Lemmings Only Function in The Stock Market is to Serve as Cannon Fodder

“A genius can’t be forced; nor can you make an ape an alderman.” ~ Thomas Somerville

From the Tulip bubble to the financial meltdown of 2008, the theme has been the same. The masses never learn, they always cry foul on the way down but gurgle with joy on the way up. In other words, when they are making money, they are okay with the risk, but when they start to lose, they scream bloody murder.

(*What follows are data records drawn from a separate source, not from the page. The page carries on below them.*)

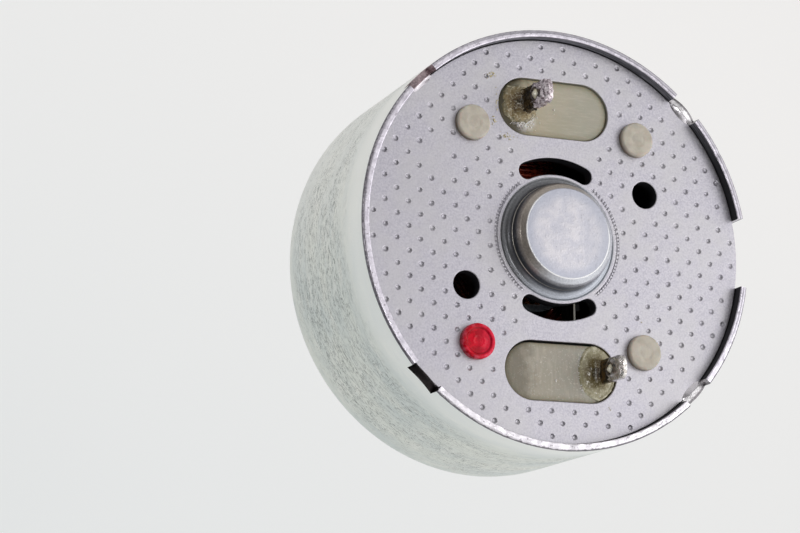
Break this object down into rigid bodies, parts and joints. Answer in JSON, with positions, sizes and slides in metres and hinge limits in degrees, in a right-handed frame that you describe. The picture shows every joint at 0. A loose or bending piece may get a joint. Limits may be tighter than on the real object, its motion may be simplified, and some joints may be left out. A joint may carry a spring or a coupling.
{
  "type": "can-type vibration motor",
  "caption": "Short brushed DC motor in a drawn steel can, with a dimpled end plate, upright solder tabs and an eccentric weight on its shaft.",
  "frame": {"origin": "on the shaft's axis at half the can's length", "axes": "+Z along the shaft's axis out of the rear end that carries the solder tabs, +X towards the wide notch in the can's rim"},
  "size_m": [0.0244, 0.0244, 0.0205],
  "materials": {
    "zinc_plated_steel": "dull zinc plate, faintly mottled",
    "plate_steel": "matt, finely dimpled",
    "sintered_bronze": "porous, oiled",
    "base_nylon": "natural nylon, slightly translucent",
    "red_lacquer": "glossy",
    "ferrite": "ground, dark grey",
    "spring_steel": "blued",
    "tinned_brass": "dull tin plate",
    "solder": "old solder, part bright and part dull",
    "brush_alloy": "bright spring leaf",
    "damper_rubber": "matt",
    "shaft_steel": "ground",
    "core_steel": "punched edges",
    "insulator_plastic": "moulded",
    "enamelled_copper": "red-brown enamel",
    "hub_plastic": "black phenolic",
    "commutator_copper": "polished track",
    "varistor_ceramic": "fired, dark grey",
    "fresh_solder": "bright",
    "washer_film": "polyester film",
    "spacer_brass": "turned",
    "sintered_tungsten": "pressed and sintered, grey"
  },
  "bodies": {
    "stator": {"brush_base": "base_nylon", "brush_damper_left": "damper_rubber", "brush_damper_right": "damper_rubber", "brush_left": "brush_alloy", "brush_right": "brush_alloy", "can": "zinc_plated_steel", "end_plate": "plate_steel", "front_bearing": "sintered_bronze", "magnet_left": "ferrite", "magnet_right": "ferrite", "magnet_spring_bottom": "spring_steel", "magnet_spring_top": "spring_steel", "polarity_mark": "red_lacquer", "rear_bearing": "sintered_bronze", "solder_negative": "solder", "solder_positive": "solder", "terminal_negative": "tinned_brass", "terminal_positive": "tinned_brass", "thrust_pad": "washer_film"},
    "rotor": {"commutator_collar": "hub_plastic", "commutator_hub": "hub_plastic", "commutator_segment_1": "commutator_copper", "commutator_segment_2": "commutator_copper", "commutator_segment_3": "commutator_copper", "eccentric_weight": "sintered_tungsten", "insulator_front": "insulator_plastic", "insulator_rear": "insulator_plastic", "laminations": "core_steel", "riser_solder": "fresh_solder", "shaft": "shaft_steel", "spacer_front": "spacer_brass", "varistor": "varistor_ceramic", "washer_front": "washer_film", "washer_rear": "washer_film", "winding_1": "enamelled_copper", "winding_2": "enamelled_copper", "winding_3": "enamelled_copper"}
  },
  "joints": [
    {"name": "rotor_spin", "type": "hinge", "parent": "stator", "child": "rotor", "pos_m": [0, 0, 0], "axis": [0, 0, 1], "continuous": true}
  ]
}
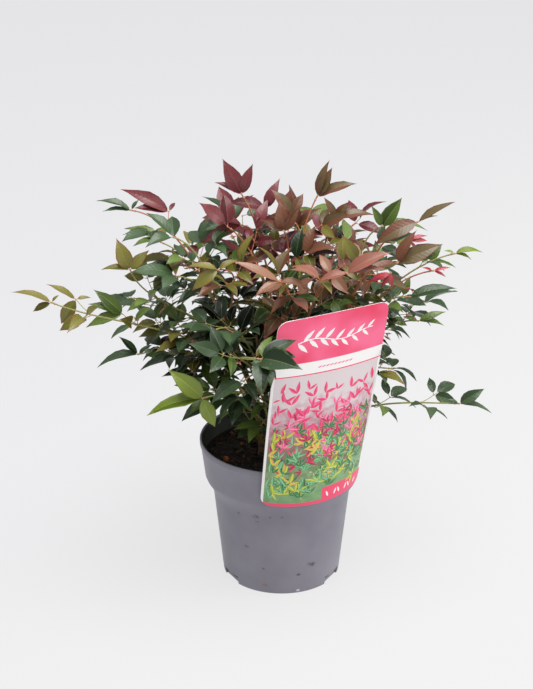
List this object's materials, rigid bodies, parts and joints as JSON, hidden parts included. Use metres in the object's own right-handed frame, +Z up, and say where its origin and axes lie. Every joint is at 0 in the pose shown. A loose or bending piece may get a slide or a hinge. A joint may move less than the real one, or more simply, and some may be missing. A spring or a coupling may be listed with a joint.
{
  "type": "potted heavenly bamboo shrub",
  "caption": "Small heavenly bamboo shrub: slender canes and wide-reaching compound leaves in green, bronze and burgundy, in a round grey nursery pot with a care card hooked on its rim.",
  "frame": {"origin": "centre of the pot's flat underside, on the pot's axis", "axes": "+Z up along the pot's axis; -Y towards the front, where the care card hangs; +X to the right seen from the front, along the crown's widest reach"},
  "size_m": [0.4749, 0.3828, 0.4494],
  "materials": {
    "pot_plastic": "matte grey moulded polypropylene",
    "potting_soil": "damp dark peat and bark mix",
    "label_card": "thin printed plastic card with a satin sheen",
    "cane_bark": "thin brown bark",
    "leaf_dark": "waxy dark green leaf",
    "leaf_green": "waxy mid green leaf",
    "leaf_lime": "young yellow-green leaf",
    "leaf_olive": "olive leaf turning amber",
    "leaf_bronze": "bronze leaf",
    "leaf_burgundy": "burgundy leaf",
    "leaf_salmon": "salmon-bronze young leaf",
    "leaf_scarlet": "scarlet shoot leaf"
  },
  "bodies": {
    "root": {"pot": "pot_plastic", "soil": "potting_soil", "label": "label_card", "cane_centre": "cane_bark", "cane_left": "cane_bark", "cane_front_left": "cane_bark", "cane_front_right": "cane_bark", "cane_right": "cane_bark", "cane_back_right": "cane_bark", "cane_back_left": "cane_bark", "foliage_far_left": "leaf_green", "foliage_left_fork": "leaf_green", "foliage_left_low": "leaf_dark", "foliage_upper_left_red": "leaf_burgundy", "foliage_upper_left_green": "leaf_dark", "foliage_left_mid": "leaf_dark", "foliage_left_fan": "leaf_dark", "foliage_lime_trio": "leaf_lime", "foliage_low_left": "leaf_dark", "foliage_low_front": "leaf_green", "foliage_front_left": "leaf_dark", "foliage_front_grey": "leaf_dark", "foliage_front_centre": "leaf_dark", "foliage_low_centre": "leaf_dark", "foliage_left_lower": "leaf_dark", "foliage_amber": "leaf_olive", "foliage_front_salmon": "leaf_salmon", "foliage_top_red": "leaf_burgundy", "foliage_crown_red": "leaf_burgundy", "foliage_top_green": "leaf_dark", "foliage_top_bronze": "leaf_bronze", "foliage_top_round": "leaf_bronze", "foliage_top_right": "leaf_bronze", "foliage_top_right_low": "leaf_bronze", "foliage_back_right_red": "leaf_burgundy", "foliage_right_green": "leaf_dark", "foliage_far_bronze": "leaf_bronze", "foliage_right_olive": "leaf_salmon", "foliage_right_tip": "leaf_green", "foliage_young_red": "leaf_scarlet", "foliage_front_salmon_right": "leaf_salmon", "foliage_right_dark": "leaf_dark", "foliage_right_pale": "leaf_green", "foliage_right_fan": "leaf_dark", "foliage_right_long": "leaf_dark", "foliage_back_top_1": "leaf_burgundy", "foliage_back_top_2": "leaf_burgundy", "foliage_back_upper_1": "leaf_green", "foliage_back_upper_2": "leaf_green", "foliage_back_upper_3": "leaf_green", "foliage_back_upper_4": "leaf_green", "foliage_back_middle_1": "leaf_dark", "foliage_back_middle_2": "leaf_dark", "foliage_back_middle_3": "leaf_dark", "foliage_back_middle_4": "leaf_dark", "foliage_back_low_1": "leaf_dark", "foliage_back_low_2": "leaf_dark", "foliage_back_low_3": "leaf_dark", "foliage_back_low_4": "leaf_dark"}
  },
  "joints": []
}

Nature created the masses to serve as cannon fodder, and no matter what is done, nothing will change this. History is replete with examples of individuals who tried to help the masses; their only reward, in general, was the gallows or the bullet, depending on the era. It comes down to perception; you cannot force someone to latch on to yours and vice versa. This is why the Fed spends such an inordinate amount of time to alter the masses perception, and it was done gradually over a period of many decades. Try talking to a regular person about the dangers of Fiat and how the Fed is ruling the world; most will roll their eyes at you and treat you like are a madman. Sadly, the Gold Bugs do not understand this concept; there is no such thing as absolute truth because any truth or lie is based on the angle of observance and depending on the angle, the truth could appear to be a lie to another. The top players have done a fantastic Job of conning the masses, and it will take an impressive amount of pain and misery to change their outlook. Thus without a doubt, we can state that today’s mountain of debt which appears insane might one day seem to be sane in comparison ten years from today.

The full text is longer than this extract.